Con eso de la «verdadera» voluntad de la nación sucede que parece casi imposible encontrarla, aunque no falten ventrílocuos que hablen por ella, ni tampoco distinguir en esa supuesta voluntad lo verdadero de lo falso. Y es que, seguramente, el problema sea más hondo que una simple cuestión de voluntades. En apariencia, el principio de democracia proporciona un medio para distinguir la auténtica voluntad popular, determinada por la “opinión” de la mayoría. Pero hay que desenmascarar sin complejos a este cliché metafísico: la democracia es un ideal a alcanzar, que debe, para hacerse más auténtica, diferenciarse de la idolatría bobalicona por sufragios y urnas. A veces el plebiscito de un pueblo se expresa lentamente a través de los siglos y de la Historia con hechos reiterados, y no con votos. Y lo hace de un modo mucho más auténtico y profundo que cuando el espacio que media entre los problemas cuya solución se someten al dictamen popular y la decisión que finalmente adopta el pueblo, convocado a dar su voto, es rellenado con la machacona propaganda de los económicamente poderosos y con las artes manipuladoras en las que nuestra caterva de trileros muestra tan altos grados de profesionalidad. En ocasiones, se hace necesario torcer la voluntad primera y primaria de los hombres para que el alma abrace y se adhiera a designios más profundos, constantes y fructíferos. Hay categorías permanentes de razón independientes del número de votos que las acepten o rechacen.

Tampoco está de más recordar, una vez más, como el Derecho Internacional no reconoce un derecho a la secesión unilateral en favor de los pueblos con carácter general. Y que una excesiva fragmentación de los estados podría ir en detrimento de la protección de los derechos humanos y la preservación de la paz y la seguridad. El sujeto del derecho de libre determinación, según esta tesis, se define de acuerdo con las fronteras preestablecidas que configuran un Estado. Según la llamada teoría de la infinita divisibilidad, el reconocimiento del derecho con carácter general puede llevar a una progresiva fragmentación del territorio mediante la aplicación de criterios nacionalistas cada vez más estrictos, produciéndose tras cada secesión una nueva secesión, nos llevaría a una especie de "tribalismo postmoderno” ¡menudo avance!. Sería algo absolutamente irracional.

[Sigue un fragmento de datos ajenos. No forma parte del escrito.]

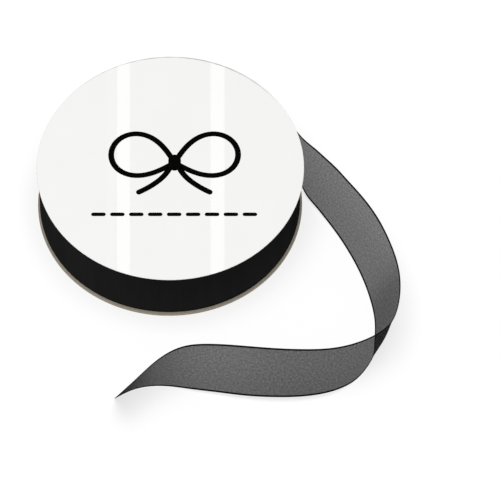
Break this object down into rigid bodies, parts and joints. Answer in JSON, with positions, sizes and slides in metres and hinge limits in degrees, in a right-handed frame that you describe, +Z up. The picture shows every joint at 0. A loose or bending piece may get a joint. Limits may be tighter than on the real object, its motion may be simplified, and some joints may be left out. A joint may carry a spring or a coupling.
{
  "type": "ribbon spool",
  "caption": "Flat round board spool wound with sheer ribbon, its free end standing on edge beside it in a loose curve.",
  "frame": {"origin": "on the spool's axis at the underside of the back label, at the mouth of the spindle hole", "axes": "+Z up the spool's axis, out of the front label's face; -Y towards the reader of the front label; +X towards the side where the ribbon leaves the roll"},
  "size_m": [0.1542, 0.1669, 0.0291],
  "materials": {
    "back_paper": "matte",
    "greyboard": "matte",
    "glue": "satin",
    "kraft_tube": "matte",
    "tape": "gloss",
    "wound_ribbon": "satin",
    "glossy_card": "gloss",
    "sheer_ribbon": "satin"
  },
  "bodies": {
    "spool": {"back_label": "back_paper", "back_flange": "greyboard", "back_glue_ring": "glue", "core_tube": "kraft_tube", "start_tape": "tape", "ribbon_roll": "wound_ribbon", "front_glue_ring": "glue", "front_flange": "greyboard", "front_label": "glossy_card"},
    "free_ribbon": {"ribbon_tail": "sheer_ribbon"}
  },
  "joints": [
    {"name": "ribbon_unwind", "type": "hinge", "parent": "spool", "child": "free_ribbon", "pos_m": [0, 0, 0.0145], "axis": [0, 0, 1], "continuous": true}
  ]
}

D. Claudio Sánchez Albornoz, historiador eminentísimo, ministro y presidente del gobierno republicano en el exilio, exponía en las Cortes de la II República:

“La unidad española radica en algo sustantivo; pese a algunos amigos catalanes que se sientan enfrente, hay una unidad geográfica, racial, cultural, de temperamento y de destino, que nos ata a perpetuidad; pese a las pesadillas de los cerebros torturados de uno y otro bando, no corre peligro la unidad española, primero, porque sólo desean la ruptura de esa unidad una docena de insensatos, y que defienden la libertad de las regiones; después, porque si algún día la pasión cegara de tal manera las mentes de todas las gentes que integran una cualquiera de las regiones españolas que les llevara a un suicidio colectivo, a pensar en una separación de España, las otras regiones no lo consentirían, y, por último, porque si España tendiera algún día puente de plata a la región hostil que no se comportara fraternalmente con otras, todos lo sabéis, la región que atravesara el Rubicón de la ruptura, antes de medio siglo o tendría que pedir sin condiciones su reingreso en la comunidad española o sería un montón de harapos y de ruinas.”

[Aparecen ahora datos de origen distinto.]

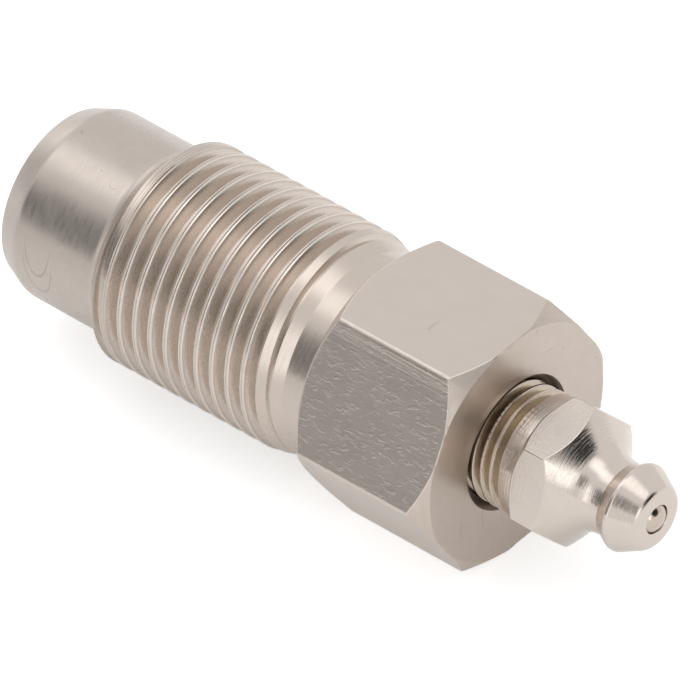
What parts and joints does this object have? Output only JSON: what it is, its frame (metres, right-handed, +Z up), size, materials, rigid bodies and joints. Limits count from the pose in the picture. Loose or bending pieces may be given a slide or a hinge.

Cierto que las cosas han cambiado hoy día en algunos aspectos. Los independentistas sueñan con estar en Europa, en el gran mercado, sin ser tributarios de España; otra cosa es que al mercado le interese una fragmentación excesiva. Pero llevan algo de razón si la única perspectiva para España es la Europa individualista, materialista y capitalista. Si España dimite de su auténtica e interrumpida vocación Hispana, espiritual; si estamos dispuestos a ser mera colonia de otras empresas, el viaje hacia Europa no precisa de ninguna alforja española: ni para Cataluña, ni para ninguna otra región de España. Y esta es la gran cuestión, anterior y causa de muchas de las que subyacen al problema del separatismo. En nuestra política internacional es donde de veras se está jugando y, acaso, perdiendo ya irremisiblemente, la idea de España.

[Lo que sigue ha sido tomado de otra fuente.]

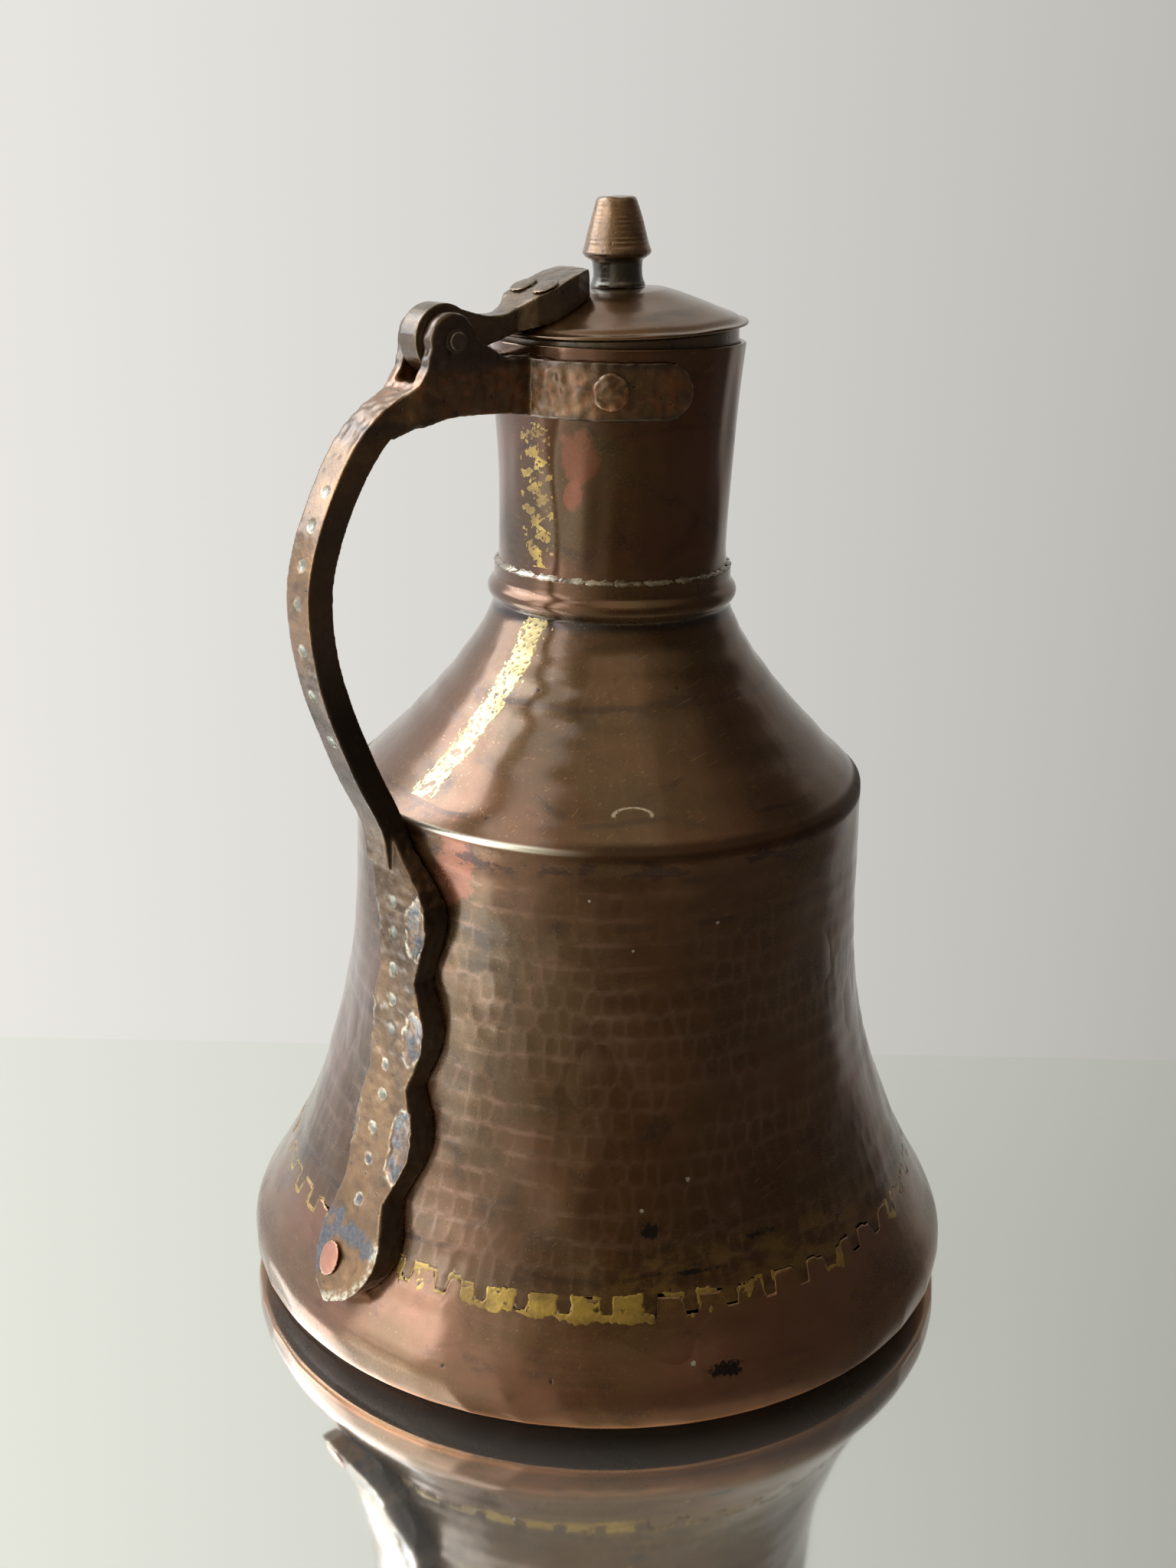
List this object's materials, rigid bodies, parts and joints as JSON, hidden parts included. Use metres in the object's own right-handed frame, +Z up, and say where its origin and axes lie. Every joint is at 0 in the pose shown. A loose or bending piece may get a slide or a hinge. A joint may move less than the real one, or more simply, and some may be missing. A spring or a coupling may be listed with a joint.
{
  "type": "lidded ewer",
  "caption": "Tall copper ewer with a flared bell-shaped body, straight neck, riveted cast handle and a hinged conical lid with a knob; poured over its rim.",
  "frame": {"origin": "centre of the flat underside, on the axis of the vessel", "axes": "+Z up along the vessel's axis, -X towards the handle, hinge pin along Y"},
  "size_m": [0.2975, 0.2966, 0.4246],
  "materials": {
    "base_copper": "rosy old copper, hammered, half polished",
    "wall_copper": "old copper with olive-brown patina, hammered",
    "neck_copper": "dark red-brown copper, hammered",
    "cast_handle": "rough casting, worn bright on its edges",
    "cast_lid_strap": "rough casting, dark patina",
    "cast_knob": "turned casting with fine grooves",
    "rivet_copper": "bare copper, hammered",
    "hinge_iron": "dark, greasy iron",
    "lid_copper": "dark olive-brown copper, smooth"
  },
  "bodies": {
    "jug": {"base_pan": "base_copper", "body_shell": "wall_copper", "neck_tube": "neck_copper", "handle": "cast_handle", "arm_rivet_near": "rivet_copper", "arm_rivet_far": "rivet_copper", "foot_rivet": "rivet_copper", "hinge_pin": "hinge_iron", "hinge_washer_near": "hinge_iron", "hinge_washer_far": "hinge_iron"},
    "lid": {"lid_cover": "lid_copper", "lid_collar": "lid_copper", "lid_strap": "cast_lid_strap", "lid_strap_rivet_near": "cast_lid_strap", "lid_strap_rivet_far": "cast_lid_strap", "lid_knob": "cast_knob", "knob_washer": "rivet_copper"}
  },
  "joints": [
    {"name": "lid_hinge", "type": "hinge", "parent": "jug", "child": "lid", "pos_m": [-0.0815, 0, 0.377], "axis": [0, -1, 0], "range_deg": [-3, 195]}
  ]
}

¿Existe hoy un proyecto sugestivo de vida en común para los pueblos de España? ¿Existe una baza que jugar a la española en el tablero internacional? Casi ya olvidado y traicionado nuestro anterior designio de unidad sólo nos cabe la esperanza de otear algún día naves venidas del otro lado del Atlántico, para hacernos descubrir y recordar cuál es nuestro lugar en el mundo.

La Unidad de Destino en lo Universal de José Antonio es un proyecto de catolicidad (universalidad) secularizada, que no admite dar pasos hacia atrás en la Historia, y que no se deja engañar por trampantojos como los guetos de la multiculturalidad ni aquellos otros amparados por los “hechos diferenciales”. Respetar dichos guetos solo sirve de coartada para renunciar a la posibilidad de entenderse en un lenguaje común metalingüístico. Asumir ese Destino nos permitirá avanzar juntos por el camino correcto y retornar al momento del castigo bíblico de Babel. Hay que demostrar al Yahveh del Antiguo Testamento, con méritos patentes, que la humanidad dispersa y multiforme merece el don de la Unidad. La Gaceta- 6 España –esta es su marca histórica– representa, como ninguna otra nación, una apuesta por unir lo disperso y lo heterogéneo. La Patria, la misión, nos lo demanda: ¡España es irrevocable! Y es un imperativo moral.